Nevertheless, attention whore that I am, I will publish it here for your amusement and edification.



WHY DID I START BODYBUILDING?

by Paul Erlandson (AnglicanBeachParty)

It's simple, really. I began bodybuilding for two and only two reasons. Art. And Kay Baxter.

In 1984, I was only toying with the idea of producing my own art, but already the lure of it for me was the mysterious interplay between convexity and concavity. As a mild-mannered high school Geometry teacher, I thought I understood all about convex and concave. But when I saw my first bodybuilding magazine, I knew that I knew nothing! In that first bodybuilding photo the concupiscent cohabitation of thick and thin, of convex and concave, was just baffling.
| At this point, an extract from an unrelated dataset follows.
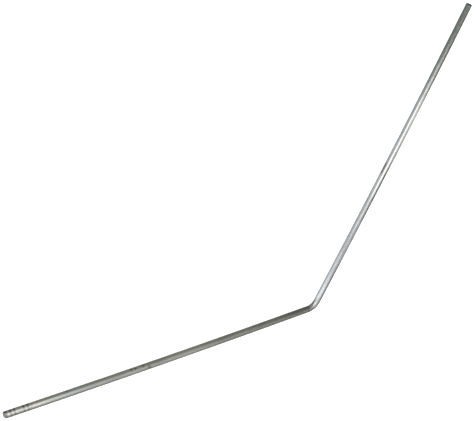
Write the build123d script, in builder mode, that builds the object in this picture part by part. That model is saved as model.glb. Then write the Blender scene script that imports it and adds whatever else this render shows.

My jaw dropped, and I knew I had come face to face with holy Mystery.

The photograph was in Women's Physique World, and was of Kay Baxter. Not only did I not know women could look like that, I didn't know humans of any gender could look like that! It was a revelation.

But, what to do about it? How to live one's life in the light of such a Mystery? The notion of working out to build muscle did not occur to me right away, because I assumed these muscles happened by magic, and only to other people.

It also did not occur to me immediately to begin drawing or painting bodybuilders; that came about six years later. What did occur to me was to buy lots more magazines with pictures of female bodybuilders. Time does not permit a complete recapitulation of this phase of my life: the abdominal adorations, the deltoid deleriums, the embarrassing expeditions to the neighborhood newsstand, all the effluvial exhalations of my secret, shameful schmoedom.

After a while, a new notion dawned upon me: If women could look like this, with their lean display of rippling skeletal muscle ... maybe men could too! I sped to the newsstand to see if there existed such a thing as bodybuilding magazines featuring men. As it turned out, my hunch was right; there were! I bought every one I could find.

The week after I discovered men's bodybuilding, I joined my first gym. I'll never forget that first year of training, the endeavor to enhance my convexities and concavities. The little family gym was in the small Texas town where I taught high school, and so I ended up working out with some of my math students. I remember my student Chris spotting me on bench press. Every time he helped me unrack the bar, he screamed encouragement in the words of the classic brassiere commercial: "Lift and Separate!!" I also remember my sense of failure when Joe, a relatively skinny kid (a Drama Club geek, no less), effortlessly benched 315 pounds for multiple reps.

In 1991, I completed my first oil painting of a "fit girl" who worked at Gold's Gym in Upland, California. By 1993, I was foolhardy enough to step up on a bodybuilding stage at age 35.

Sadly, Kay Baxter had died in a car accident five years earlier. In many ways, she is still my muse. RIP, Kay!

blu2xtreme
08-06-2010, 10:48 AM
Enjoyable essay Paul ....enjoyed reading it.
It is so cool to me how many different ways people come to love the whacked out world of bodybuilding. It is like no other sport and few understand it's seduction and why people are willing to sacrifice to achieve even the smallest gains. I can not put into words how beautiful I find both the female and male muscular body ...so I am glad other can!